NATO has repeatedly condemned Putin’s annexation of the southern Ukrainian region of Crimea and stepped up its military presence in eastern European countries that joined the alliance after a half-century under Soviet domination.

Norway shares a 122-mile (196-kilometer) border with Russia, leading to a relationship with the Kremlin that is at times cooperative, at times competitive.

In 2010, Stoltenberg settled a territorial dispute with Russia over access to gas and oil deposits in the Barents Sea and Arctic Ocean. The two sides agreed on a demarcation of the seabed and pledged to develop energy deposits in the border area jointly.

Oil has made Norway one of Europe’s richest countries. Stoltenberg tapped oil revenues to shield the country from the recessions that gripped Europe after the outbreak of the financial crisis in 2008.

At the same time, Stoltenberg helped put in place fiscal rules that limit the government to using a maximum of 4 percent of Norway’s 850 billion-dollar sovereign wealth fund to pad budgets.

The son of a Norwegian foreign minister, Stoltenberg studied economics at the University of Oslo.
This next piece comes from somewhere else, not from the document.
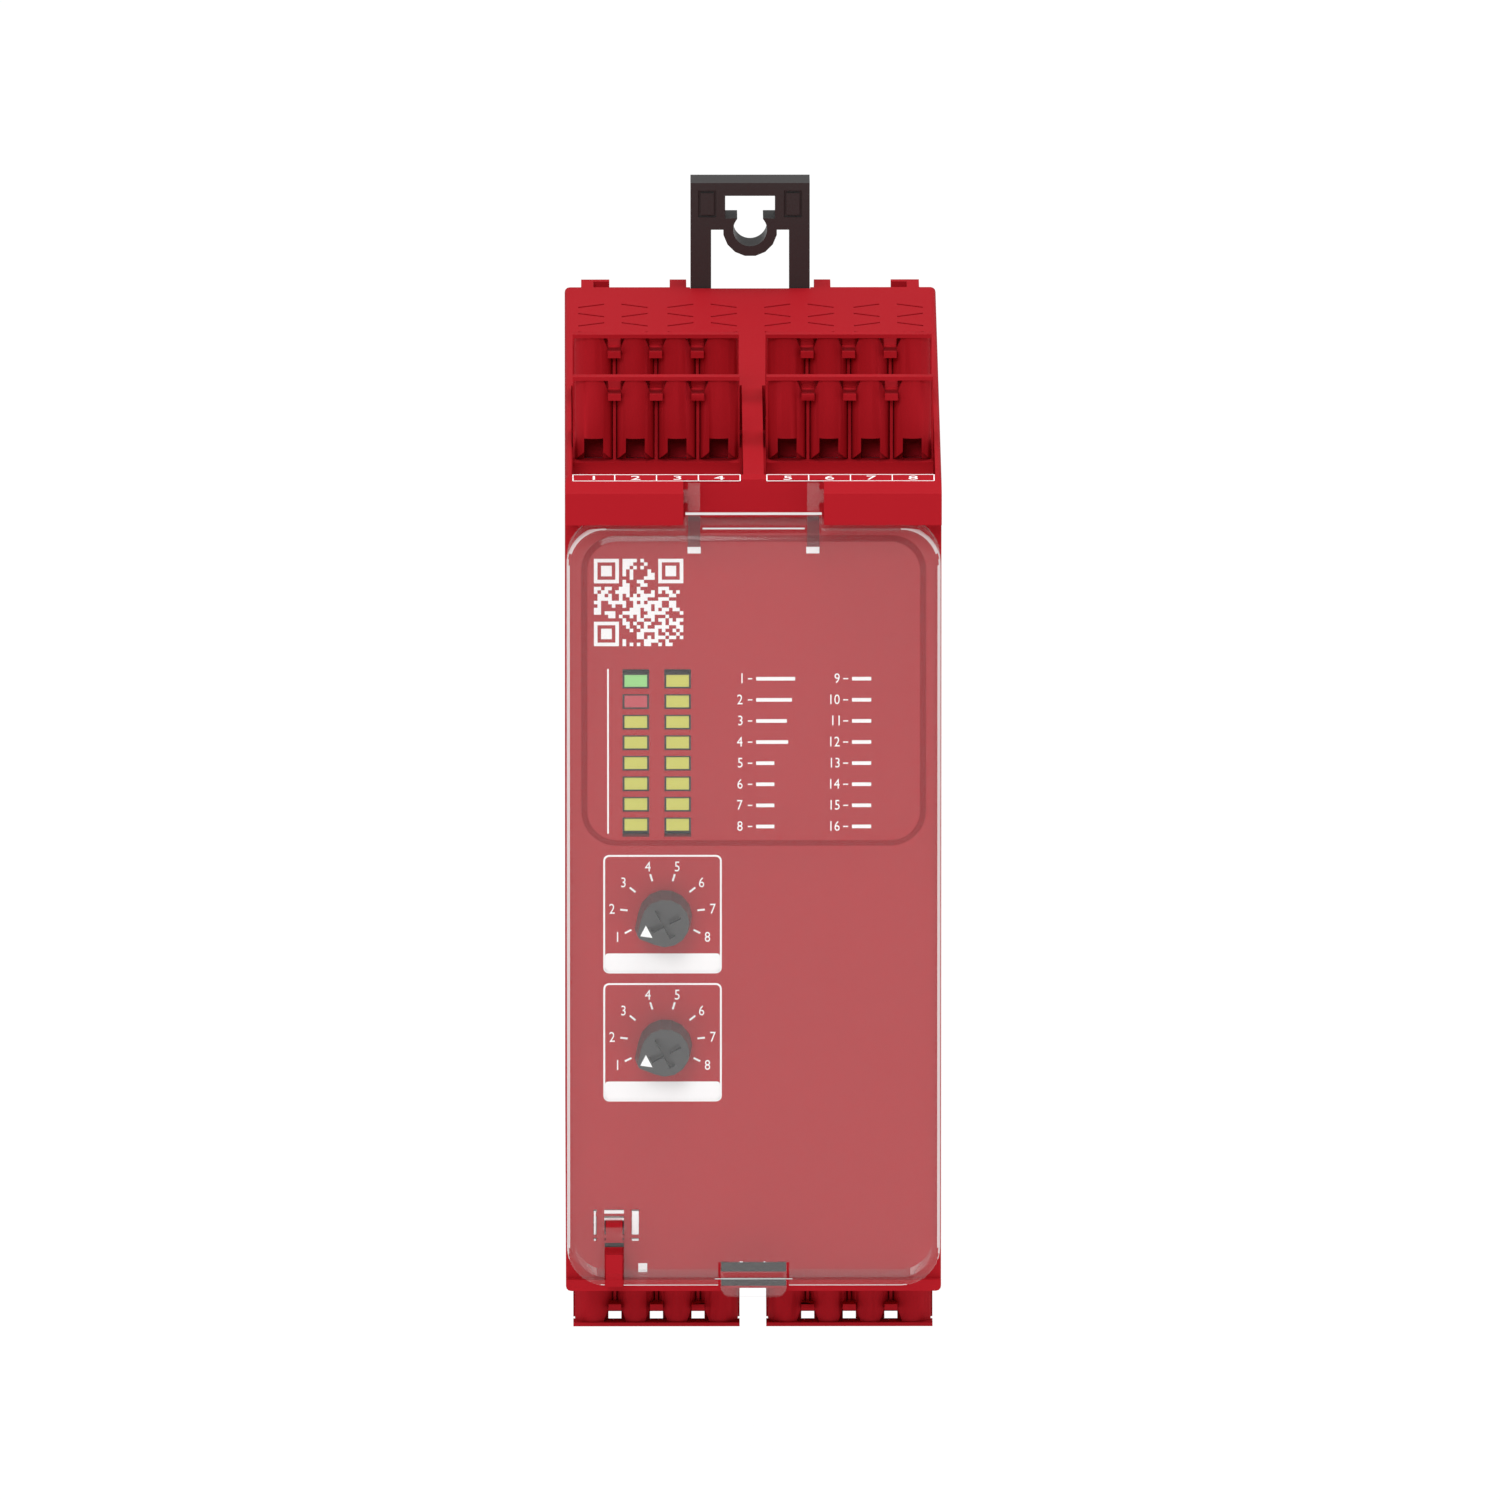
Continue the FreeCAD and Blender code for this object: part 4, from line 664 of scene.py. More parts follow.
class RELAY_OT_cover(bpy.types.Operator):
    """Moulds the clear cover: soft edges, raised window, hinge arms, snap tab"""
    bl_idname = "relay.cover"
    bl_label = "Clear cover"

    edge_steps = 6
    bend_steps = 8
    # Height above the cover's foot that counts as its foot wall, and the least cosine of a flat face.
    foot_wall = 1.3 * MM
    flat = 0.97
    # Thin strips of painted highlight and painted shade laid on the face: how far each stands ahead of it and
    # reaches into it.
    strip_ahead = 0.015 * MM
    strip_in = 0.005 * MM

    def execute(self, context):
        s = context.scene.relay_cover
        front = SHELL_LOW[1]
        face = front + s.window_raise
        rim = front + s.rim_in
        half = SHELL_HIGH[0] - s.side_gap
        top = SHELL_HIGH[2] - s.from_top
        foot = SHELL_LOW[2] + s.from_bottom
        tray = []
        for i in range(self.edge_steps + 1):
            a = math.radians(90 * i / self.edge_steps)
            inset = s.edge * (1 - math.sin(a))
            outline = rounded(-half + inset, half - inset, foot + inset, top - inset, s.corner - inset, 10)
            tray.append((outline, face + s.edge * (1 - math.cos(a))))
        tray.append((rounded(-half, half, foot, top, s.corner, 10), rim))
        inner = half - s.wall
        back = face + s.wall
        soft = ((0.35 * MM, back), (0.1 * MM, back + 0.1 * MM), (0.0, back + 0.35 * MM), (0.0, rim + PAST))
        hollow = [(rounded(-inner + i, inner - i, foot + s.wall + i, top - 2 * s.wall - i,
                           s.corner - s.wall, 10), y) for i, y in soft]
        side = half - s.window_margin
        high = top - s.wall
        window = []
        for i in range(self.bend_steps + 1):
            t = i / self.bend_steps
            inset = s.window_soft * (1 - t)
            rise = s.window_raise * (3 * (1 - t) ** 2 - 2 * (1 - t) ** 3)
            window.append((rounded(-side + inset, side - inset, high - s.window_tall + inset, high - inset,
                                   s.window_corner - inset, 10), face - rise))
        window.append((window[-1][0], face + s.wall / 2))
        cuts = [lofted(hollow)] + self.cuts(s, half, top, foot, front, face, rim)
        extra = [lofted(window)]
        tray_data = built("cover_tray", lofted(tray), extra, cuts, 0.05 * MM, 50.0)
        more = bmesh.new()
        more.from_mesh(tray_data)
        bpy.data.meshes.remove(tray_data)
        data = built("clear_cover", more, self.arms(s, top, front, face) + self.tab(s, foot, front, face)
                     + [self.strap(s, foot, face)], (), 0.0, 40.0)
        made = swapped("clear_cover", data, "clear_polycarbonate", "front_cover", "front_cover")
        # Extra slots: painted highlight on rounded edges, painted shade on tongue and foot, painted shade on
        # the window's bend.
        for name in ("painted_highlight_edge", "painted_shade_tongue_foot", "painted_shade_tint"):
            made.data.materials.append(MATERIALS[name])
        for f in made.data.polygons:
            f.material_index = self.finish_of(s, f, half, top, foot, face, side, high)
        # Plates and strips of painted shade and painted highlight.
        self.painted_shading(s, foot, face, top)
        return {"FINISHED"}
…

He and his wife Ingrid Schulerud have two children, son Axel and daughter Anne Catharina. Stoltenberg entered Norway’s parliament in 1993 and also served as trade and energy minister and finance minister. He has led the Labor Party since 2002.

On July 22, 2011, Norway went through its biggest peacetime trauma, when extremist Anders Behring Breivik set off a car bomb in the Oslo government district and went on a shooting rampage on a nearby island, killing 77, mostly teenagers.

In response, Stoltenberg preached against vengeance. He was later forced to defend his government’s failure to prevent the attack after an inquiry found deficient leadership at key institutions and “unacceptable” delays as the tragedy unfolded.

Stoltenberg’s appointment by national ambassadors contrasted with the intrigue and high-level diplomacy that surrounded the naming of Rasmussen, then Denmark’s prime minister, in 2009.

At his first NATO summit, President Barack Obama had to overcome Turkey’s objections to Rasmussen because of the Danish leader’s defense of a newspaper’s right to publish cartoons lampooning Islam.

Rasmussen was the first sitting prime minister to be picked to run the alliance. He had backed the Bush administration’s “war on terror” by sending Danish forces to Iraq and Afghanistan over domestic opposition.

In Brussels this week, Obama praised Rasmussen, 61, for “extraordinary work.” Rasmussen played a role in the buildup and drawdown in Afghanistan and in the alliance’s air war over Libya in 2011.

NATO’s civilian chief is traditionally a European while the military headquarters is run by an American. The current supreme military commander is US Air Force General Philip Breedlove, in a line tracing back to Dwight Eisenhower.